The man beside him, Tony Abrams, whose late mother and father had been Communists, smiled wryly. “They were making a symbolic statement.”
“I suppose you would call it that today.” O’Brien looked up at the Empire State Building three quarters of a mile in the distance. He said, “It’s very quiet up here. That’s the first thing anyone used to New York notices. The stillness.” He looked at Abrams. “I like to come up here in the evening after work. Have you been up here before?”
“No.” Abrams had been with O’Brien’s law firm, O’Brien, Kimberly and Rose, located on the forty-fourth floor of the RCA Building, for over a year. He looked around the nearly deserted roof. It ran in a horseshoe shape around the south, west, and north sides of the smaller top-floor structure that held the elevator. It was paved with red terra-cotta tile, and there were a few potted pine trees planted around. A scattering of tourists, mostly Oriental, stood at the gray iron railings and snapped pictures of the lighted city below. Abrams added, “And I confess I’ve never been to the Statue of Liberty, or the Empire State Building either.”

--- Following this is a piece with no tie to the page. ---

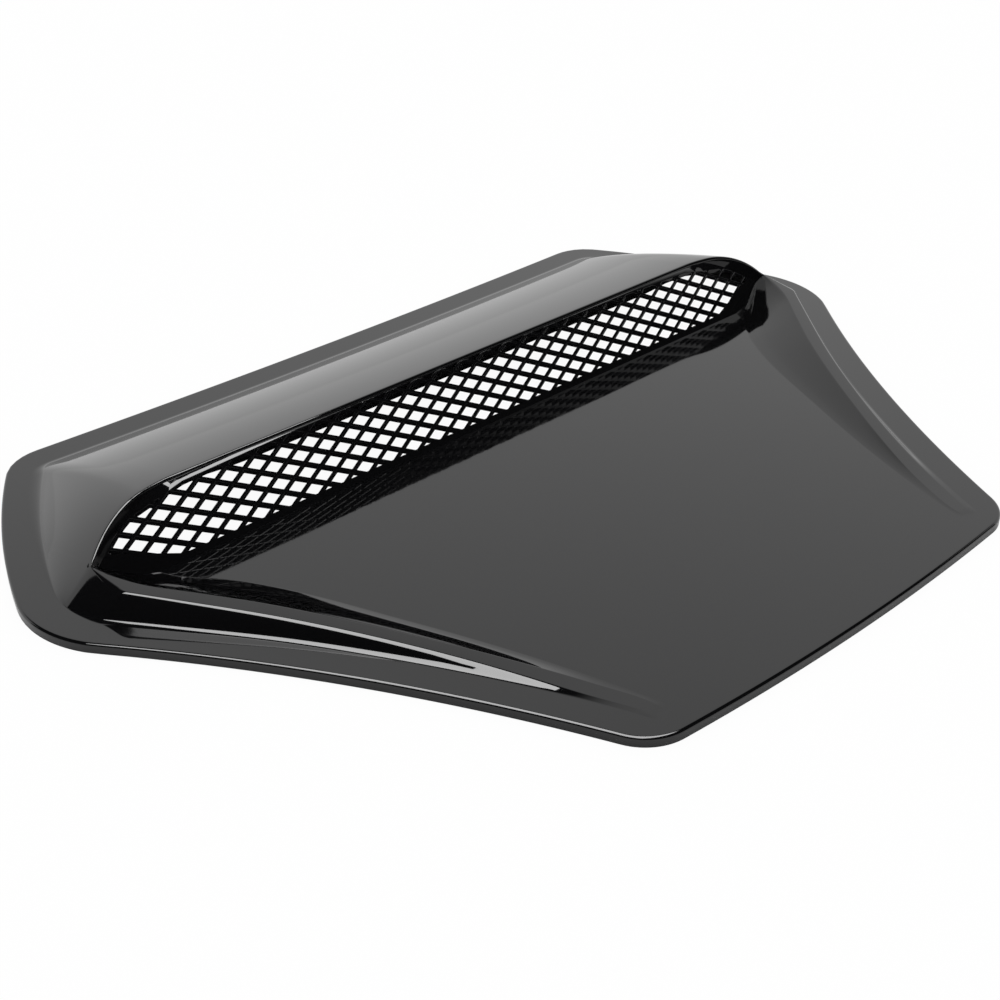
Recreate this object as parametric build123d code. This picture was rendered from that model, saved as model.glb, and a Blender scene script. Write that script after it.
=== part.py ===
from build123d import *
import math
import os

# Car bonnet vent: one glossy black ABS moulding, drawn from its mould straight up.
# Millimetres. +X across the car, +Y towards the windscreen, +Z up.
# The origin is the middle of the vent's footprint, at the height where its rim rests.

# Outline of the flange, seen from above, with its corners before rounding
HALF_BACK = 232.0        # half width at the back corners
HALF_WIDEST = 310.0      # half width at the end corners
HALF_FRONT = 144.0       # half width at the front corners
BACK_Y = 217.5
WIDEST_Y = 49.7
FRONT_Y = -211.2
BACK_BOW = 4.3           # the back edge is hollow by this much in the middle
END_BOW = 9.0            # the edge from back corner to end corner swells out
SIDE_DIP = 11.6          # the long side edge is hollow
FRONT_BOW = 6.4          # the front edge swells out
BACK_CORNER = 31.0
END_CORNER = 63.0
FRONT_CORNER = 29.5

# Flange and rim
RIM_HEIGHT = 5.5
RIM_ROUND = 1.5
FLANGE = 19.5            # level border between the rim and the raised shapes
WALL = 2.5               # wall of the whole moulding

# Hump: the raised visor at the back
HUMP_HALF = 283.4        # half width at the hump's two tips
LIP_HEIGHT = 42.2
LIP_Y = 81.5             # front of the lip over its straight part
LIP_STRAIGHT = 205.0     # half width of the straight part
LIP_SWEEP = 18.8         # the lip comes forwards by this much at its low ends
SWEEP_POWER = 1.6        # how late the sweep sets in
LIP_LOW = 268.0          # half width where the lip meets the rail
TIP_Y = 66.5
SHOULDER = 56.0          # rounding of the arch between roof and end, seen from the front
FLANK_ANGLE = 45.0
ROOF_BULGE = 0.0295      # height of the roof's arc over its chord, as a share of the chord
ROOF_START = 24.5        # slope of the roof at its foot
BAND_HEIGHT = 5.5        # upright face under the lip
STATIONS = (0.0, 90.0, 160.0, LIP_STRAIGHT, 218.0, 231.0, 244.0, 257.0)
OUTER_STATION = 275.0    # one more for the outer form
INNER_STATION = 272.0    # where the hollow under the hump ends

# Mouth plane: leans back from the plate up to the lip
MOUTH_LEAN = 57.5        # degrees above the level
MOUTH_FOOT_Y = 57.8      # where the plane meets the plate's height
LATTICE_TOP = 40.4       # the lattice runs level into the band from this height
FRAME_SETBACK = 0.8      # how far the frame lies under the lattice's face, measured down
FRAME_DEPTH = 3.6        # wall of the frame, measured down

# Lattice of long diamonds, its walls upright as the mould draws them
CELL_HALF_WIDTH = 9.1
CELL_HALF_HEIGHT = 5.05  # measured in the mouth plane
CELL_PHASE = 6.6         # height of the lowest even row's middle over the plate
BAR_WIDTH = 1.5          # measured in the mouth plane
BAR_DEPTH = 2.4          # measured down
BAR_LANDING = 2.6        # how far the bars run on over the frame, seen from above
FRAME_HALF = 262.0       # half width of the frame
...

O’Brien smiled. “Ah, a real New Yorker.”
Both men stayed silent for some time. Abrams wondered why O’Brien had asked him to share his twilight vigil. As a process server, pursuing a law degree at night, he had not even seen the old man’s office, much less had more than a dozen words at one time with him.

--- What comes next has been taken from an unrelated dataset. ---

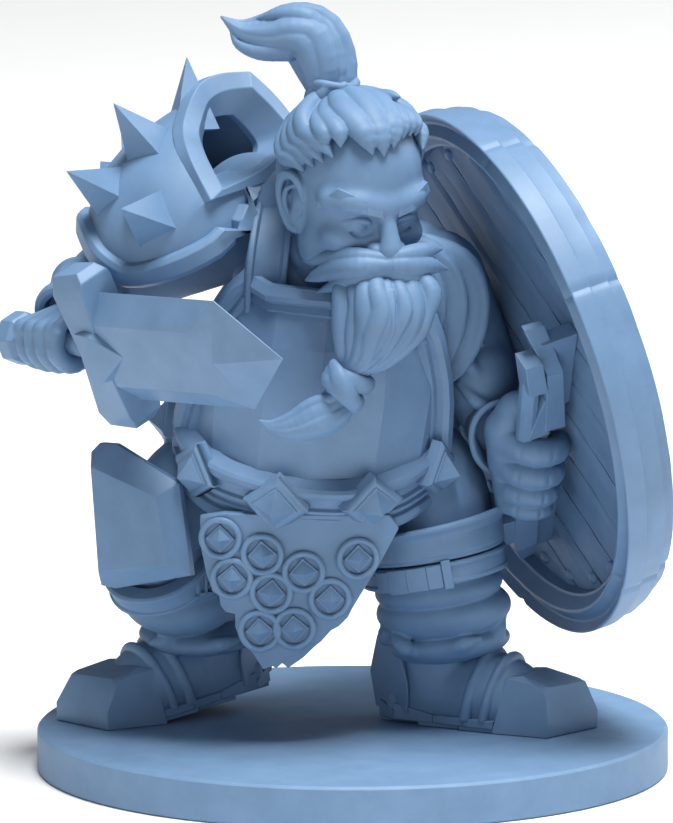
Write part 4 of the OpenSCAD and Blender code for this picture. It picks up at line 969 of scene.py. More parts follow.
def sculpt_right_arm():
    """A full sleeve, bunched at the elbow, with the round of the shoulder filling the guard's mouth."""
    low, high = node_box("right_arm")
    clay = Clay(low - 0.4, high + (1.2, 0.5, 1.2), 0.07)
    clay.add(lock([[-4.1, 0.1, 22.1, 2.3], [-8.7, 2.6, 19.7, 1.8], [-10.5, 2.5, 18.6, 1.3]], steps=4), 0.2)
    clay.add(egg(Pose((-3.75, -0.35, 22.9), (0.3, -0.2, 0.9)), (2.0, 2.0, 1.75)), 0.3)
    for t, r in ((0.35, 0.3), (0.55, 0.36), (0.75, 0.3)):
        c = vec(-8.7, 2.6, 19.7) * (1 - t) + vec(-10.5, 2.5, 18.6) * t
        ring = [list(c + (0.1 * math.cos(a), -1.6 * math.cos(a), 1.5 * math.sin(a))) + [r]
                for a in np.linspace(0, 2 * math.pi, 13)]
        clay.add(lock(ring, steps=2), 0.15)
    return clay.piece("right_sleeve_cast")


def sculpt_left_arm():
    """A loose sleeve that swells over the elbow and gathers into the cuff."""
    low, high = node_box("left_arm")
    clay = Clay(low - 0.4, high + 0.4, 0.06)
    clay.add(lock([[3.2, 0.0, 19.5, 2.1], [4.3, 0.9, 17.3, 1.75], [4.95, 1.1, 15.8, 1.55], [5.2, 0.6, 14.7, 1.35],
                   [5.5, 0.0, 13.9, 1.1]]), 0.2)
    clay.add(egg(Pose((4.9, 0.2, 15.6), (0.3, -0.3, 1)), (1.5, 1.5, 1.7)), 0.25)
    for points in ([[3.9, -1.2, 17.2, 0.12], [4.5, -1.25, 16.5, 0.3], [5.2, -0.9, 15.6, 0.12]],
                   [[4.2, -1.15, 15.6, 0.1], [4.9, -1.35, 14.9, 0.28], [5.7, -1.1, 14.5, 0.1]],
                   [[3.4, -1.6, 18.5, 0.12], [4.3, -1.7, 17.9, 0.3], [5.1, -1.1, 17.2, 0.12]]):
        clay.add(lock(points), 0.2)
    return clay.piece("left_sleeve_cast")


def sculpt_mantle():
    """A heavy cloth round the neck and shoulder, lying in three flat folds, each thrown over the next."""
    low, high = node_box("left_mantle")
    clay = Clay(low - 0.7, high + 0.4, 0.055)
    for k in range(3):
        out = 0.85 * k
        fold = [[1.3 + 0.5 * out, -2.7 + 0.3 * k, 21.7 - 0.1 * k, 0.5],
                [2.4 + out, -2.9 + 0.35 * k, 20.9 - 0.1 * k, 0.62],
                [3.05 + out, -2.8 + 0.4 * k, 19.4, 0.62], [2.9 + out, -2.5 + 0.4 * k, 17.9 - 0.1 * k, 0.6],
                [2.35 + 0.85 * out, -2.1 + 0.4 * k, 16.6 - 0.2 * k, 0.5], [1.7 + 0.6 * out, -1.8 + 0.4 * k, 15.6, 0.3]]
        clay.add(lock(fold, thin=((0.15, 1.0, 0.1), 1.3)), 0.02)
        clay.add(lock([[f[0] + 0.42, f[1] - 0.26, f[2], 0.2] for f in fold]), 0.04)
    clay.add(lock([[1.6, 0.6, 21.2, 0.9], [3.0, 0.2, 20.6, 1.1], [3.9, 0.2, 19.2, 0.9], [3.3, 0.2, 17.2, 0.8]]), 0.3)
    return clay.piece("mantle_cast")


# ---------- base ----------

def make_base():
    """A plain round base: an upright side and a small chamfer above."""
    high = node_box("base_disc")[1]
    r, h = high[0], high[2]
    pose = Pose((0, 0, 0), (0, 0, 1))
    profile = [(0.0, 0.0), (r - 0.1, 0.0), (r, 0.1), (r, h - 0.12), (r - 0.12, h), (0.0, h)]
    return lathed("base_cast", pose, profile, count=256, bevel=0.03)


# ---------- belt, studs and apron ----------

belt_low, belt_high = node_box("belt")
BELT_R = (belt_high[0] - belt_low[0]) / 2 - 0.55
WAIST = Pose(vec((belt_low[0] + belt_high[0]) / 2, 0, (belt_low[2] + belt_high[2]) / 2 + 0.3), (0.06, -0.38, 0.92))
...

O’Brien seemed engrossed in the view out toward the upper bay. He fished around in his pocket, then said to Abrams, “Do you have a quarter?”
Abrams gave him a quarter.
O’Brien approached an electronic viewer mounted on a stanchion and deposited the quarter. The machine hummed. O’Brien consulted a card on the viewer. “Number ninety-seven.” He swiveled the viewer so that a pointer indicated the number 97. “There it is.” He stared for a full minute, then said, “That lady in the harbor still gives me the chills.” He straightened up and looked at Abrams. “Are you a patriot?”
Abrams thought that a personal and loaded question. He replied, “The occasion hasn’t arisen to really find out.”
O’Brien’s expression registered neither approval nor disapproval of the answer. “Here, you want a look?”